Student leaders say 150 students have been arrested so far this year and 60 remain in prison.

Iranian authorities claim that Mr Lotf-Allahi committed suicide after he was arrested in the city of Sanandaj, but his is the second suspicious death in custody in the city in just over a month.

In December a young woman doctor, Zahra Bani Yaghoub, died after she was arrested for walking in a park with a man to whom she was not related.

Her family say that bruises on her body suggested she had been beaten while in custody.

Sources in Sanandaj said Mr Lotf-Allahi was picked up as he left his university’s examination hall and that when his family went to arrange for him to be released from custody, they were told that he has committed suicide. […]

Opponents of the Iranian regime have complained that they have been the victims of a crackdown by hardliners in the run up to the elections.
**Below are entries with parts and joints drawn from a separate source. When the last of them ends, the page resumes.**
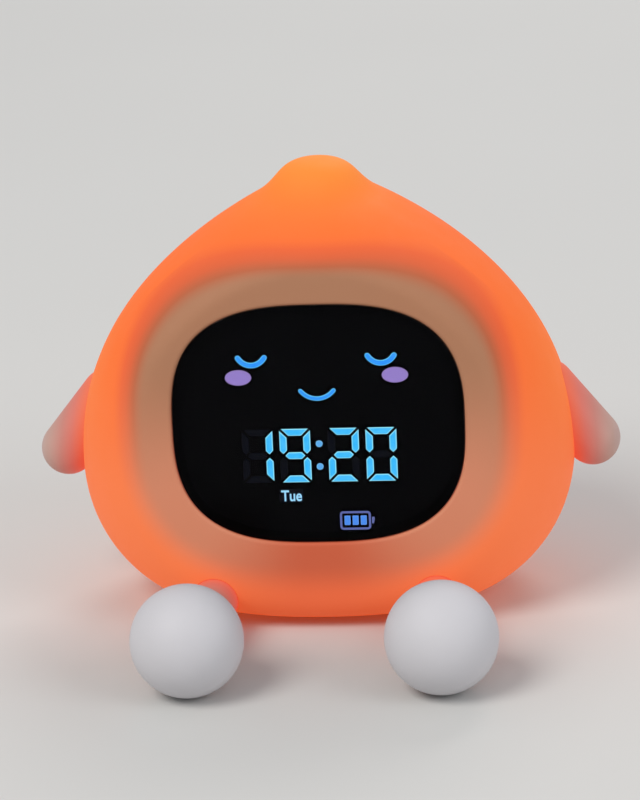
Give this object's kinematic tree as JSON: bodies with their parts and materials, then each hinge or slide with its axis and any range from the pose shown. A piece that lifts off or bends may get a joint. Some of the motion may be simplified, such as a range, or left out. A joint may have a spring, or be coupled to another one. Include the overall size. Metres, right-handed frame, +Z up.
{
  "type": "kids alarm clock with night light",
  "caption": "Sitting drop-shaped silicone alarm clock and night light with a smoked face display, arms, ball-footed legs and rear controls.",
  "frame": {"origin": "on the table, under the body's widest section, at the middle of the underside pad", "axes": "+X towards the viewer's right when facing the display, -Y out of the face, +Z up"},
  "size_m": [0.1552, 0.1252, 0.1179],
  "materials": {
    "shade_silicone": "matte translucent silicone, lit orange from inside",
    "limb_silicone": "matte white silicone",
    "pad_rubber": "matte",
    "white_plastic": "fine moulded texture",
    "black_plastic": "satin",
    "smoked_lens": "smoked acrylic, polished",
    "blue_light": "clear light guide, lit",
    "icon_light": "clear light guide, lit",
    "led_white": "LED package",
    "circuit_board": "solder-resist green",
    "black_parts": "moulded component bodies",
    "steel": "zinc plated",
    "battery_sleeve": "shrink sleeve",
    "button_plastic": "satin"
  },
  "bodies": {
    "housing": {"shade": "shade_silicone", "left_arm": "limb_silicone", "right_arm": "limb_silicone", "left_leg": "limb_silicone", "right_leg": "limb_silicone", "base_pad": "pad_rubber", "base_plate": "white_plastic", "base_screws": "steel", "chassis": "white_plastic", "face_frame": "black_plastic", "frame_screws": "steel", "display_lens": "smoked_lens", "lens_tape": "black_parts", "display_mask": "black_plastic", "segment_lights": "blue_light", "icon_lights": "icon_light", "display_leds": "led_white", "display_board": "circuit_board", "display_screws": "steel", "driver_chip": "black_parts", "light_board": "white_plastic", "light_leds": "led_white", "light_screw": "steel", "battery_cell": "battery_sleeve", "battery_strap": "steel", "strap_screws": "steel", "main_board": "circuit_board", "main_chips": "black_parts", "board_screws": "steel", "usb_socket": "steel", "tact_switches": "black_parts", "power_switch": "steel", "rear_panel": "white_plastic", "panel_screws": "steel", "speaker": "black_parts", "speaker_ring": "white_plastic"},
    "mode_key": {"mode_button": "button_plastic"},
    "minus_key": {"minus_button": "button_plastic"},
    "plus_key": {"plus_button": "button_plastic"},
    "light_key": {"light_button": "button_plastic"},
    "power_slider": {"power_knob": "black_parts"}
  },
  "joints": [
    {"name": "mode_press", "type": "slide", "parent": "housing", "child": "mode_key", "axis": [0, -1, 0], "range_m": [0, 0.0008], "stiffness_N_per_m": 250},
    {"name": "minus_press", "type": "slide", "parent": "housing", "child": "minus_key", "axis": [0, -1, 0], "range_m": [0, 0.0008], "stiffness_N_per_m": 250},
    {"name": "plus_press", "type": "slide", "parent": "housing", "child": "plus_key", "axis": [0, -1, 0], "range_m": [0, 0.0008], "stiffness_N_per_m": 250},
    {"name": "light_press", "type": "slide", "parent": "housing", "child": "light_key", "axis": [0, -1, 0], "range_m": [0, 0.0008], "stiffness_N_per_m": 250},
    {"name": "power_slide", "type": "slide", "parent": "housing", "child": "power_slider", "axis": [1, 0, 0], "range_m": [0, 0.003]}
  ]
}
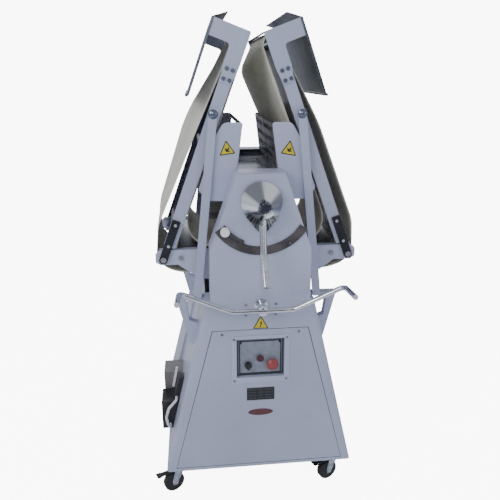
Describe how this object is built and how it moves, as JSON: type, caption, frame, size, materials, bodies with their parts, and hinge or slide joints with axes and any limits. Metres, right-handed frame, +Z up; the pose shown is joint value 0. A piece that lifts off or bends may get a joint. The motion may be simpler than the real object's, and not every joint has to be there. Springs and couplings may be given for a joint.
{
  "type": "dough sheeter",
  "caption": "Floor-standing reversible dough sheeter: tapered cabinet on castors, roller head with gap lever and dial arc, two fold-up conveyor tables with guards, handlebar.",
  "frame": {"origin": "on the floor, on the middle plane of the cabinet, half way between the rear face and the handlebar grips", "axes": "+Z up, +X to the operator's right across the machine, +Y away from the operator"},
  "size_m": [0.7234, 0.8267, 1.6218],
  "materials": {
    "cream_paint": "smooth satin off-white paint",
    "cover_paint": "smooth satin off-white paint",
    "dark_steel": "dark oiled steel scale plate",
    "stainless": "brushed stainless sheet",
    "plate_steel": "ground steel",
    "link_steel": "black-coated steel with bright pins",
    "lever_chrome": "polished chrome",
    "bar_chrome": "polished chrome rod",
    "roller_chrome": "polished roller",
    "strut_steel": "light paint with blue-grey domed bolt",
    "guard_sheet": "light cheeks and a brown-grey slotted sheet",
    "belt_cloth": "cream woven conveyor belt",
    "screw_steel": "zinc screws",
    "fork_steel": "zinc plated fork",
    "wheel_rubber": "black rubber wheel",
    "brake_plastic": "black brake pedal",
    "knob_white": "white knob",
    "panel_paint": "recessed control panel",
    "label_plates": "black and red plates, yellow label",
    "green_button": "green push button",
    "red_button": "red mushroom button",
    "black_knob": "black selector",
    "motor_paint": "painted cast housing",
    "chain_steel": "oiled roller chain",
    "socket_black": "black socket and plug",
    "lead_white": "white lead"
  },
  "bodies": {
    "base": {"floor_frame": "cream_paint", "front_casing": "cream_paint", "rear_casing": "cream_paint", "front_door": "cream_paint", "control_frame": "cream_paint", "control_panel": "panel_paint", "front_plates": "label_plates", "head_front_cover": "cover_paint", "head_rear_cover": "cover_paint", "side_plates": "plate_steel", "top_tray_and_scrapers": "stainless", "pivot_arms": "cream_paint", "fixed_beds": "stainless", "strut_rests": "cream_paint", "scale_arc": "dark_steel", "handlebar_bearing": "cover_paint", "gearmotor": "motor_paint", "drive_chain": "chain_steel", "isolator_and_socket": "socket_black", "isolator_lead": "lead_white", "casing_screws": "screw_steel"},
    "gap_lever": {"gap_lever": "lever_chrome", "lever_grip": "lever_chrome"},
    "upper_carriage": {"upper_carriage": "plate_steel"},
    "upper_roller": {"upper_roller": "roller_chrome"},
    "lower_roller": {"lower_roller": "roller_chrome"},
    "left_drive_roller": {"left_drive_roller": "roller_chrome"},
    "right_drive_roller": {"right_drive_roller": "roller_chrome"},
    "handlebar": {"handlebar": "bar_chrome"},
    "stop_knob": {"stop_knob": "knob_white"},
    "selector_knob": {"selector_knob": "black_knob"},
    "start_button": {"start_button": "green_button"},
    "stop_button": {"stop_button": "red_button"},
    "isolator_switch": {"isolator_switch": "knob_white"},
    "right_table": {"right_table_frame": "cream_paint", "right_table_bed": "stainless", "right_table_links": "link_steel", "right_catch_pan": "stainless", "right_belt": "belt_cloth"},
    "right_nose_roller": {"right_nose_roller": "roller_chrome"},
    "right_struts": {"right_struts": "strut_steel"},
    "right_guard": {"right_guard": "guard_sheet"},
    "left_table": {"left_table_frame": "cream_paint", "left_table_bed": "stainless", "left_table_links": "link_steel", "left_catch_pan": "stainless", "left_belt": "belt_cloth"},
    "left_nose_roller": {"left_nose_roller": "roller_chrome"},
    "left_struts": {"left_struts": "strut_steel"},
    "left_guard": {"left_guard": "guard_sheet"},
    "front_left_castor": {"front_left_castor_fork": "fork_steel"},
    "front_left_wheel": {"front_left_castor_wheel": "wheel_rubber"},
    "front_left_brake": {"front_left_castor_brake": "brake_plastic"},
    "front_right_castor": {"front_right_castor_fork": "fork_steel"},
    "front_right_wheel": {"front_right_castor_wheel": "wheel_rubber"},
    "front_right_brake": {"front_right_castor_brake": "brake_plastic"},
    "rear_left_castor": {"rear_left_castor_fork": "fork_steel"},
    "rear_left_wheel": {"rear_left_castor_wheel": "wheel_rubber"},
    "rear_right_castor": {"rear_right_castor_fork": "fork_steel"},
    "rear_right_wheel": {"rear_right_castor_wheel": "wheel_rubber"}
  },
  "joints": [
    {"name": "lever_turn", "type": "hinge", "parent": "base", "child": "gap_lever", "pos_m": [0, -0.255, 1.082], "axis": [0, 1, 0], "range_deg": [-45, 45]},
    {"name": "carriage_slide", "type": "slide", "parent": "base", "child": "upper_carriage", "axis": [0, 0, 1], "range_m": [-0.017, 0.017]},
    {"name": "lower_roller_spin", "type": "hinge", "parent": "base", "child": "lower_roller", "pos_m": [0, 0.079, 0.858], "axis": [0, 1, 0], "continuous": true},
    {"name": "upper_roller_spin", "type": "hinge", "parent": "upper_carriage", "child": "upper_roller", "pos_m": [0, 0.079, 0.962], "axis": [0, 1, 0], "continuous": true},
    {"name": "right_drive_roller_spin", "type": "hinge", "parent": "base", "child": "right_drive_roller", "pos_m": [0.0965, 0.079, 0.8685], "axis": [0, 1, 0], "continuous": true},
    {"name": "right_table_fold", "type": "hinge", "parent": "base", "child": "right_table", "pos_m": [0.3085, 0.079, 0.8705], "axis": [0, 1, 0], "range_deg": [0, 110.3], "deforming": ["right_belt"]},
    {"name": "right_nose_roller_spin", "type": "hinge", "parent": "right_table", "child": "right_nose_roller", "pos_m": [0.04843, 0.079, 1.55051], "axis": [0, 1, 0], "continuous": true},
    {"name": "right_strut_swing", "type": "hinge", "parent": "right_table", "child": "right_struts", "pos_m": [0.13725, 0.079, 1.33344], "axis": [0, 1, 0], "range_deg": [-27, 0]},
    {"name": "right_guard_lift", "type": "hinge", "parent": "base", "child": "right_guard", "pos_m": [0.084, 0.079, 1.1], "axis": [0, 1, 0], "range_deg": [0, 76]},
    {"name": "left_drive_roller_spin", "type": "hinge", "parent": "base", "child": "left_drive_roller", "pos_m": [-0.0965, 0.079, 0.8685], "axis": [0, 1, 0], "continuous": true},
    {"name": "left_table_fold", "type": "hinge", "parent": "base", "child": "left_table", "pos_m": [-0.3085, 0.079, 0.8705], "axis": [0, -1, 0], "range_deg": [0, 110.3], "deforming": ["left_belt"]},
    {"name": "left_nose_roller_spin", "type": "hinge", "parent": "left_table", "child": "left_nose_roller", "pos_m": [-0.04843, 0.079, 1.55051], "axis": [0, 1, 0], "continuous": true},
    {"name": "left_strut_swing", "type": "hinge", "parent": "left_table", "child": "left_struts", "pos_m": [-0.13725, 0.079, 1.33344], "axis": [0, -1, 0], "range_deg": [-27, 0]},
    {"name": "left_guard_lift", "type": "hinge", "parent": "base", "child": "left_guard", "pos_m": [-0.084, 0.079, 1.1], "axis": [0, -1, 0], "range_deg": [0, 76]},
    {"name": "handlebar_turn", "type": "hinge", "parent": "base", "child": "handlebar", "pos_m": [0, -0.305, 0.742], "axis": [0, 1, 0], "range_deg": [-12, 12]},
    {"name": "stop_knob_swing", "type": "hinge", "parent": "base", "child": "stop_knob", "pos_m": [0, -0.265, 1.082], "axis": [0, -1, 0], "range_deg": [0, 20]},
    {"name": "selector_turn", "type": "hinge", "parent": "base", "child": "selector_knob", "pos_m": [-0.041, -0.255, 0.522], "axis": [0, 1, 0], "range_deg": [0, 45]},
    {"name": "start_press", "type": "slide", "parent": "base", "child": "start_button", "axis": [0, 1, 0], "range_m": [0, 0.004], "stiffness_N_per_m": 400},
    {"name": "stop_press", "type": "slide", "parent": "base", "child": "stop_button", "axis": [0, 1, 0], "range_m": [0, 0.005]},
    {"name": "isolator_turn", "type": "hinge", "parent": "base", "child": "isolator_switch", "pos_m": [-0.3045, -0.029, 0.326], "axis": [0, -1, 0], "range_deg": [0, 60]},
    {"name": "front_left_swivel", "type": "hinge", "parent": "base", "child": "front_left_castor", "pos_m": [-0.285, -0.193, 0.1], "axis": [0, 0, 1], "continuous": true},
    {"name": "front_left_wheel_roll", "type": "hinge", "parent": "front_left_castor", "child": "front_left_wheel", "pos_m": [-0.31038, -0.20483, 0.0375], "axis": [0.4226, -0.9063, 0], "continuous": true},
    {"name": "front_left_brake_press", "type": "hinge", "parent": "front_left_castor", "child": "front_left_brake", "pos_m": [-0.30494, -0.2023, 0.084], "axis": [0.4226, -0.9063, 0], "range_deg": [0, 10]},
    {"name": "front_right_swivel", "type": "hinge", "parent": "base", "child": "front_right_castor", "pos_m": [0.285, -0.193, 0.1], "axis": [0, 0, 1], "continuous": true},
    {"name": "front_right_wheel_roll", "type": "hinge", "parent": "front_right_castor", "child": "front_right_wheel", "pos_m": [0.25904, -0.20349, 0.0375], "axis": [0.3746, -0.9272, 0], "continuous": true},
    {"name": "front_right_brake_press", "type": "hinge", "parent": "front_right_castor", "child": "front_right_brake", "pos_m": [0.2646, -0.20124, 0.084], "axis": [0.3746, -0.9272, 0], "range_deg": [0, 10]},
    {"name": "rear_left_swivel", "type": "hinge", "parent": "base", "child": "rear_left_castor", "pos_m": [-0.285, 0.351, 0.1], "axis": [0, 0, 1], "continuous": true},
    {"name": "rear_left_wheel_roll", "type": "hinge", "parent": "rear_left_castor", "child": "rear_left_wheel", "pos_m": [-0.31131, 0.36058, 0.0375], "axis": [-0.342, -0.9397, 0], "continuous": true},
    {"name": "rear_right_swivel", "type": "hinge", "parent": "base", "child": "rear_right_castor", "pos_m": [0.285, 0.351, 0.1], "axis": [0, 0, 1], "continuous": true},
    {"name": "rear_right_wheel_roll", "type": "hinge", "parent": "rear_right_castor", "child": "rear_right_wheel", "pos_m": [0.31131, 0.36058, 0.0375], "axis": [-0.342, 0.9397, 0], "continuous": true}
  ],
  "couplings": [
    {"joint": "carriage_slide", "follows": "lever_turn", "m_per_rad": 0.02164},
    {"joint": "upper_roller_spin", "follows": "lower_roller_spin", "ratio": -1},
    {"joint": "right_drive_roller_spin", "follows": "lower_roller_spin", "ratio": 1.436},
    {"joint": "right_nose_roller_spin", "follows": "lower_roller_spin", "ratio": 2.127},
    {"joint": "right_strut_swing", "follows": "right_table_fold", "ratio": -0.2406},
    {"joint": "right_guard_lift", "follows": "right_table_fold", "ratio": 0.68},
    {"joint": "left_drive_roller_spin", "follows": "lower_roller_spin", "ratio": 1.436},
    {"joint": "left_nose_roller_spin", "follows": "lower_roller_spin", "ratio": 2.127},
    {"joint": "left_strut_swing", "follows": "left_table_fold", "ratio": -0.2406},
    {"joint": "left_guard_lift", "follows": "left_table_fold", "ratio": 0.68}
  ]
}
Last week it emerged that about 2,000 of the 2,500 reformist candidates planning to stand had been barred from participating.

The National Trust Party, headed by Ayatollah Karoubi, a presidential candidate at the last elections, had 230 out of its 300 applications rejected while Saeed Shariati, spokesman for the the Islamic Participation Front, said the vast majority of its candidates had been disqualified.

“The governing body disqualified 85 per cent of our candidates for unbelievable reasons,” he said.